SpaceX and the Push for Methane
Perhaps the single most influential factor in methane’s rise is SpaceX’s Starship program. SpaceX chose methane as the propellant for its Raptor engines, primarily for its potential use in interplanetary missions, especially to Mars.
Here’s why methane is a game-changer for SpaceX:
- Mars Resource Utilization:
Methane can be synthesized in-situ on Mars using the Sabatier process, which combines Martian carbon dioxide with hydrogen. This simplifies fuel replenishment for return missions, eliminating the need to transport massive amounts of fuel from Earth.
- Reusable Systems:
Groundbreaking missions demand reusable rockets, and methane significantly reduces engine coking (a buildup of carbon deposits). This helps prolong the life of rocket engines and reduces maintenance costs.
With Starship being marketed as the future of interplanetary transportation, methane is poised to become synonymous with humanity’s push to Mars.
SpaceX’s Raptor engines firing with methalox, pioneering the methane revolution. (Image Credit: SpaceX)
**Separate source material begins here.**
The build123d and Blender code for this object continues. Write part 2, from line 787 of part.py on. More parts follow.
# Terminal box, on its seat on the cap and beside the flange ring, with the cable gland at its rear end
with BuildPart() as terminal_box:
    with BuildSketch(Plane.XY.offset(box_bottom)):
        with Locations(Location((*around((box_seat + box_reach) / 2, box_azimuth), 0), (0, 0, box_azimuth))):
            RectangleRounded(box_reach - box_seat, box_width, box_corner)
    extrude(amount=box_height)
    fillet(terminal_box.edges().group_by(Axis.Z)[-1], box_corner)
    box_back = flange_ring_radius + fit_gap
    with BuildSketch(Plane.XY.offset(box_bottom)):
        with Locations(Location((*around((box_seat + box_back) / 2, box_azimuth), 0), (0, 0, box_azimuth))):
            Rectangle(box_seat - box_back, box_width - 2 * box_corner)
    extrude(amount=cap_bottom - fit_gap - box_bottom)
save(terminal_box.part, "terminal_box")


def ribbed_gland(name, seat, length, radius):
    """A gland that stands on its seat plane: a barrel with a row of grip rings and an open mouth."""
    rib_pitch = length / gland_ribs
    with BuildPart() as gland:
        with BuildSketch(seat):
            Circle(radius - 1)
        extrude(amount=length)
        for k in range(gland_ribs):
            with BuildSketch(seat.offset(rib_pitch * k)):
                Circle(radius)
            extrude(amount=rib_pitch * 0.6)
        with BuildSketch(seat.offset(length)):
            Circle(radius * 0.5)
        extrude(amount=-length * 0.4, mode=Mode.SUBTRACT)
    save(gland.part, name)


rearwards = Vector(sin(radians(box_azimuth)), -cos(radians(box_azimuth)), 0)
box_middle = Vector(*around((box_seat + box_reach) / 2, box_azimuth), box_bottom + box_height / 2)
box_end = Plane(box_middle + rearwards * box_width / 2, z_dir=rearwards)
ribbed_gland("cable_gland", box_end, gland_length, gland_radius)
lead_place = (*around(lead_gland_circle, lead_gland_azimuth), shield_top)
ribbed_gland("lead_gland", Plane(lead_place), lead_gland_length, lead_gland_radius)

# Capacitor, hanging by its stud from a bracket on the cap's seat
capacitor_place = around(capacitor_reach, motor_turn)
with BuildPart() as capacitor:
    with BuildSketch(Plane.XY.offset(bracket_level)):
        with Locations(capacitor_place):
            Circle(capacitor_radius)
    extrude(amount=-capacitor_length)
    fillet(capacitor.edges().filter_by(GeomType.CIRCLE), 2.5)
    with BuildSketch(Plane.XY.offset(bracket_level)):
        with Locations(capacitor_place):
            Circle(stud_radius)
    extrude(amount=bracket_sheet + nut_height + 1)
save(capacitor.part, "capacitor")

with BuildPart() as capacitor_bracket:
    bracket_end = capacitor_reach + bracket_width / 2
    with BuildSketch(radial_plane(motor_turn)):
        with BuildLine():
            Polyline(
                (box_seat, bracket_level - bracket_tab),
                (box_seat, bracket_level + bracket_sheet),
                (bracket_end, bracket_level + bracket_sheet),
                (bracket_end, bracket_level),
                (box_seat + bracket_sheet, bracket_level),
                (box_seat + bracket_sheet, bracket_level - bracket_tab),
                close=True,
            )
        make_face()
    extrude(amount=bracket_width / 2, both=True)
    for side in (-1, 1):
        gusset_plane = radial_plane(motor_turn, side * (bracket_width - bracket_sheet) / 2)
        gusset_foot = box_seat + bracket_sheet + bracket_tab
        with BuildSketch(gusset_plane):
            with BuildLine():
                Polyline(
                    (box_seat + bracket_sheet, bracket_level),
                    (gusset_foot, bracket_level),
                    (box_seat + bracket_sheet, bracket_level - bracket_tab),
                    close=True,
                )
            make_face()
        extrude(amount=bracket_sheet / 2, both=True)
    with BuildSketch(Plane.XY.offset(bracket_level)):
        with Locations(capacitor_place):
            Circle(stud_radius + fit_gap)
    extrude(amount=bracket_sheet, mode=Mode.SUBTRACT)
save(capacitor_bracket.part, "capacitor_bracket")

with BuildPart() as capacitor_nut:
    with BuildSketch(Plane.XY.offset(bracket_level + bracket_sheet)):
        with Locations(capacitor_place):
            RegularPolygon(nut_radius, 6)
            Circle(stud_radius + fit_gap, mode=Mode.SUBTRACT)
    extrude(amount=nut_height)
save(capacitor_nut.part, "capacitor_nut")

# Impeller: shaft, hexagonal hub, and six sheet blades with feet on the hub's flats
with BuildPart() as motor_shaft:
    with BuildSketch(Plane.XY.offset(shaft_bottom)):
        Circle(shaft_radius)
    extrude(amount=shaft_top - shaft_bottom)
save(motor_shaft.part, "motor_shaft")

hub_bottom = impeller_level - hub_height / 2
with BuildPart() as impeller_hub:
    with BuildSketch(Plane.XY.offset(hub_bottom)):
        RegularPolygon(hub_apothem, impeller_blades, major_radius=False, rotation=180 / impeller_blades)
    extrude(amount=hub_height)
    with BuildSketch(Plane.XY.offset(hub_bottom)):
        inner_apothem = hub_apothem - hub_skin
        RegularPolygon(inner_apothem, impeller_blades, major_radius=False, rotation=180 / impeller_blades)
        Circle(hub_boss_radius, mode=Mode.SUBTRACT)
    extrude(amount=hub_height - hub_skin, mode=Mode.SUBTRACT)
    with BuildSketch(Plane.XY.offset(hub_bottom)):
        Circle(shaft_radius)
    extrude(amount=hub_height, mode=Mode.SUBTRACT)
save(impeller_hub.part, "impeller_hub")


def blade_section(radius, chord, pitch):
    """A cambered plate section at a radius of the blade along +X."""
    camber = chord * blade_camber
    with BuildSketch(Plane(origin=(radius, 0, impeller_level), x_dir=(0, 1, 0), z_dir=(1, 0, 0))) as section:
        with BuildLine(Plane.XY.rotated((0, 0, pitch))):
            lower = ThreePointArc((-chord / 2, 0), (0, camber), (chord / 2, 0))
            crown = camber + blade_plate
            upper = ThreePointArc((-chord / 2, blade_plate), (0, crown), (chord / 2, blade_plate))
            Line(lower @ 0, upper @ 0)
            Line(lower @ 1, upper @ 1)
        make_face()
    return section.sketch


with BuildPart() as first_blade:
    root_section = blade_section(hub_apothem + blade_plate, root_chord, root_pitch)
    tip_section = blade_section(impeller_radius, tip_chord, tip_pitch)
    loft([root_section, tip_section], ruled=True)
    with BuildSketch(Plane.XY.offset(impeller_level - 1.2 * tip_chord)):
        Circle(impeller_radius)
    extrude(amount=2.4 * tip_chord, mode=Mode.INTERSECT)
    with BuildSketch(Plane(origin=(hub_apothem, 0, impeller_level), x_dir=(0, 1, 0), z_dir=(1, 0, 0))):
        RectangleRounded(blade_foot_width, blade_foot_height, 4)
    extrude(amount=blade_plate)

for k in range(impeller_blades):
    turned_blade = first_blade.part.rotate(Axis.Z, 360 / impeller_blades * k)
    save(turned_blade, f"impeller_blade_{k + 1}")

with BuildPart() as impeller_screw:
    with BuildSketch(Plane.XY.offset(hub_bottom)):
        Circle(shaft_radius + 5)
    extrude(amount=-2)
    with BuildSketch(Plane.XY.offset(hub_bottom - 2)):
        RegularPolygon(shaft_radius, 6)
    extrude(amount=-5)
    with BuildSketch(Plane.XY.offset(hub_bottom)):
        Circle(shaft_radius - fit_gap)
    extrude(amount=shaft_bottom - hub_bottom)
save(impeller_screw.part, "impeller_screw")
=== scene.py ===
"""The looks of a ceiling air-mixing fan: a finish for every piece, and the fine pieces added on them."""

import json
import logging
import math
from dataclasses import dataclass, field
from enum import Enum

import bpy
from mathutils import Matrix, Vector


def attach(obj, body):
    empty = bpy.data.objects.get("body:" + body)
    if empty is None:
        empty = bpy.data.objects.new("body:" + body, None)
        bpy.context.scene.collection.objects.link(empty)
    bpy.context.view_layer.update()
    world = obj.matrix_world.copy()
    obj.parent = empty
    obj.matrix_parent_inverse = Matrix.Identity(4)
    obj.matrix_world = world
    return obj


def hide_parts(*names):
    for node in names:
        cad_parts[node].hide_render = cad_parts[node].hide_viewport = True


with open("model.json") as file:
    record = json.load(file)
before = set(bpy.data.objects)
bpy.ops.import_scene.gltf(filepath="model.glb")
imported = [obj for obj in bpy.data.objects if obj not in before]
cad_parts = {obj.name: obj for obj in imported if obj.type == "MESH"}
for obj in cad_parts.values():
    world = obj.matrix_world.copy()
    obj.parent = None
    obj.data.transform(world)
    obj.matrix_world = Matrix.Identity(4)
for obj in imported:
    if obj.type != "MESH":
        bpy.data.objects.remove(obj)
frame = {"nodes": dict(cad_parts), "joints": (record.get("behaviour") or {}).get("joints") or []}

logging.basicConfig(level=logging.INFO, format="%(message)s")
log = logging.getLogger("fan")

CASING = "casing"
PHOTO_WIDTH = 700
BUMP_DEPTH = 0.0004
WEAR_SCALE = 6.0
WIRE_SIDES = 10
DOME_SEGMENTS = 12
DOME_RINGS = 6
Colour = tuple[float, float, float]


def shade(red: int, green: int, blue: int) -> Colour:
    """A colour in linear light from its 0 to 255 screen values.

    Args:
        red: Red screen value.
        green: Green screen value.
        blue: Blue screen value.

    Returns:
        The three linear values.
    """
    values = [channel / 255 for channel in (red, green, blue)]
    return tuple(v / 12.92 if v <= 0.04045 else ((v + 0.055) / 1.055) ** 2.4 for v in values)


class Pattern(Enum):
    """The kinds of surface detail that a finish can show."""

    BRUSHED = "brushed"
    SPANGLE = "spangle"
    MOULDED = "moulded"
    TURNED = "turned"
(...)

Methane’s Performance in Orbital Propellant Depots
Another crucial area where methane shines is orbital propellant depots. Efficient storage and transfer of propellant in space can be a significant advantage for long-term missions and on-orbit refueling operations.
Methane offers:
- High Stability:
Methane remains in a liquid state under cryogenic conditions for extended periods without excessive boil-off, unlike liquid hydrogen. This makes it a more practical fuel choice for prolonged space missions.
- Cost-Effectiveness:
While not dramatically cheaper on Earth, methane’s compatibility with in-situ synthesis on celestial bodies reduces transportation costs in the long term.
With agencies like NASA exploring the potential of propellant depots in lunar and Martian missions, methane is positioned to become the preferred fuel for orbital refueling infrastructure.
Methane’s Cost and Accessibility
From an economic perspective, methane offers clear advantages over its competitors:
- Cheap and widely available:
Methane is abundant and significantly cheaper to produce than RP-1. While RP-1 depends on refined kerosene derived from fossil fuels, methane can be sourced from both natural gas and renewable biogas.
- No Real Penalties:
RP-1 offered high energy density but came with penalties such as soot buildup and higher costs. Methane, while not excelling across every metric, avoids such penalties entirely, making it the “middle-ground” fuel that appeals to rocket engineers and accountants alike.
The Future of Space Exploration Runs on Methane
The adoption of methane as the new standard in booster technology is a testament to its versatility and forward-thinking potential. While RP-1 was king during much of the space age, methane’s value lies in its ability to meet modern aerospace demands:
- Cleaner combustion for reusable systems.
- Compatibility with interplanetary missions.
- Economic benefits for both Earth-based and space-based operations.
Companies like SpaceX have proven its capability, and methane’s properties make it a contender for long-term space exploration milestones, from lunar bases to Martian colonies.
The bottom line? Methane didn’t take over the booster world because of one standout feature. Instead, it won by avoiding the penalties of other fuels and offering an adaptable, cost-effective alternative perfectly suited for humanity’s next chapter in space adventure.